# Suche Übungen für S7 200/300



## Thias_82 (15 September 2007)

Hallo zusammen, 

habe vor knapp 2 Jahren meinen SPS Techniker gemacht. 
Habe nur zurzeit das Problem, dass ich auf meiner jetzigen 
Arbeitsstelle kaum noch mit solch fortschrittlichen Sachen zu tun habe.

Damit ich aber nicht ganz einroste möchte ich gern ein paar Übungen machen, die auch Sinn ergeben. 

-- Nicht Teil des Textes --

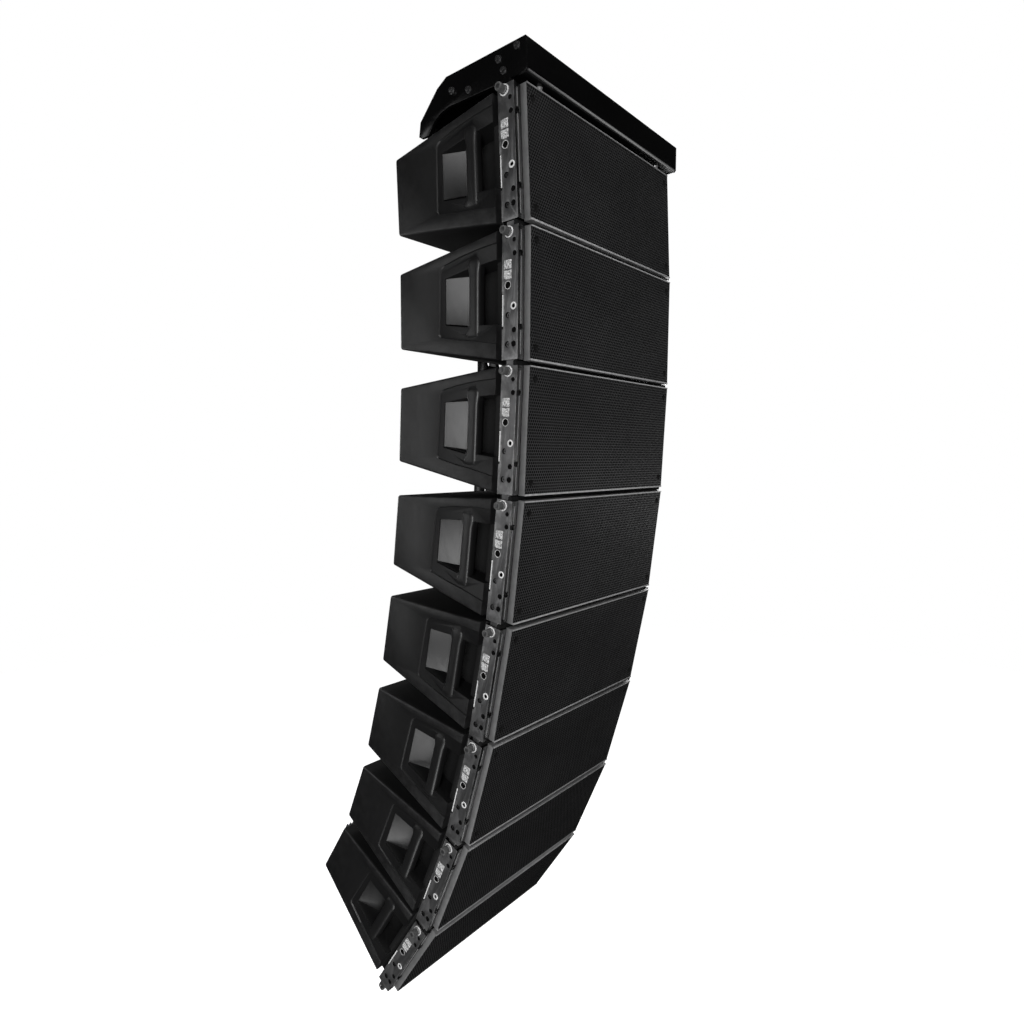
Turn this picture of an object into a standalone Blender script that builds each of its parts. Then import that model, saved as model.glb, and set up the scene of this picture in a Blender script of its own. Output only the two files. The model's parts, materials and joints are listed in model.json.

Wenn ihr also ein paar Programmieraufgeben habt dann immer her damit!

Gruß mattes.


----------



## lorenz2512 (16 September 2007)

hallo,
für die s7 200 kannst du die tips und tricks nehmen, liest dir nur die pdf durch und versuchst dann so hinzu bekommen http://www.automation.siemens.com/microset/html_00/support/tipps/index.htm


----------



## gravieren (16 September 2007)

Hi



> für die s7 200 kannst du die tips und tricks nehmen


Gibt es da auch einen Link für die 300er   ?


----------



## CBRA (16 September 2007)

Hi Thias_82,

ich hab vor kurzem einen interessanten LINK befunden wo Schulungsunterlagen zum download liegen.
Probiere es mal hier:

http://www.automation.siemens.com/fea/html_00/down_module.htm

Könnte auch für dich was dabei sein.

Hast du eine Ahnung wie es geht mit der CRC-Berechnung und den Bausteinen (CRC_GEN und CRC_CHECK) aus OSCAT.
Ich habe einen Global-DB angelegt und das Telegramm eingegeben, aber der Baustein macht es nicht.

Gruß Carsten


----------



## Thias_82 (22 September 2007)

Danke füre die Links und Tipps.
Jetzt kann ich erst mal wieder etwas rum spielen.
Gruß Mattes


----------



## edison (22 September 2007)

Hier im Forum ist mindestens 1xTäglich eine feine Übung von jemandem der einfach nur zu faul ist mal die Suche zu konsultieren.
Wie wärs zum Beispiel mal mit einer Wochenzeitschaltuhr, die brauch man immer mal

Wenn Du kritikfähig bist stell die Lösung hier ein und lass Sie auseinandernehmen.


----------